No traps or exceptions. RSP does not implement any form of interrupt or exception handling, so there is no SYSCALL nor trap instructions (TGE, TLT, etc.). BREAK is available but it has a special behavior (see below).
No support for likely branches. The "likely" variant of all branches is not supported. The missing opcodes are the ones ending with L (such as BEQL, BLEZL, etc.)

Memory access

RSP is a harvard architecture. All opcodes are fetched from IMEM (4KB) and all data is access in DMEM (4KB).

The PC register is 12-bit. All higher address bits in branch / call instructions are thus ignored. When PC reaches the last opcode (at 0xFFC), execution continues to the first opcode in IMEM (PC wraps to 0x000).

All accesses to DMEM are performed using the lowest 12 bits of the address calculated by the load/store instruction (higher bits are ignored). Moreover, contrary to standard MIPS architecture, the RSP can correctly perform misaligned memory accesses (eg: it is possibly to fetch a 32-bit word at address 0x001, that will contain the 4 bytes at 0x1-0x5). Standard MIPS architecture allows to do misaligned addresses only using the LWL/LWR or SWL/SWR couples, which are not required on the RSP.

Vector Unit (VU)

The VU is the internal unit of the RSP CPU core that is able to perform fixed-point SIMD calculations. It is a proprietary design which does not follow any standard specification. Its opcodes and registers are exposed to the core via the COP2 interface.

Vector registers and glossary

VU contains 32 128-bit SIMD registers, each organized in 8 lanes of 16-bit each one. Most VU opcodes perform the same operation in parallel on each of the 8 lanes. The arrangement is thus similar to x86 SSE2 registers in EPI16 format.

The vector registers array is called VPR in this document, so VPR[4] refers to the fifth register (usually called v4 in assembly). When referring to specific portions of the register, we use the following convention:

VPR[vt][4..7] refers to byte indices, that is bytes from 4 to 7, counting from the higher part of the register (in big-endian order).
VPR[vt]<4..7> refers to specific lane indices, that is lanes from 4 to 7 counting from the higher part of the register (in big-endian order).
Within each lane, VPR[vt]<2>(3..0) refers to inclusive bit ranges. Notice that bits are counted as usual in little-endian order (bit 0 is the lowest, bit 15 is the highest), and thus they are written as (high..low).

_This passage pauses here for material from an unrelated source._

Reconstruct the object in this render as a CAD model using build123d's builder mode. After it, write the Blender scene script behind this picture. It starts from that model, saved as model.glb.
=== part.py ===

Ranges are specified using the beg..end inclusive notation (that is, both beg and end are part of the range).

The concatenation of disjoint ranges is written with a ,, for instance: [0..3,8..11] means 8 bytes formed by concatenating 4 bytes starting at 0 with 4 bytes starting at 8.

Vector lanes are usually interpreted as a fixed point number. As a homebrew programmer, it is useful to understand the meaning of each opcode and its correct usage while writing code, which goes beyond the exact hardware description of how bits are shuffled around. To refer to a fixed point number, we use the syntax S1.15 where "S" means "signed" (while "U" is "unsigned"), "1" is the number of bits for the integral part, and "15" are the number of bits for the fractional part.

Accumulator

The RSP contains a 8-lane SIMD accumulator, that is used implicitly by multiplication opcodes. Each of the 8 lanes is 48-bits wide, that allows to accumulate intermediate results of calculations without the loss of precision that would incur when storing them into a 16-bit lane in a vector register.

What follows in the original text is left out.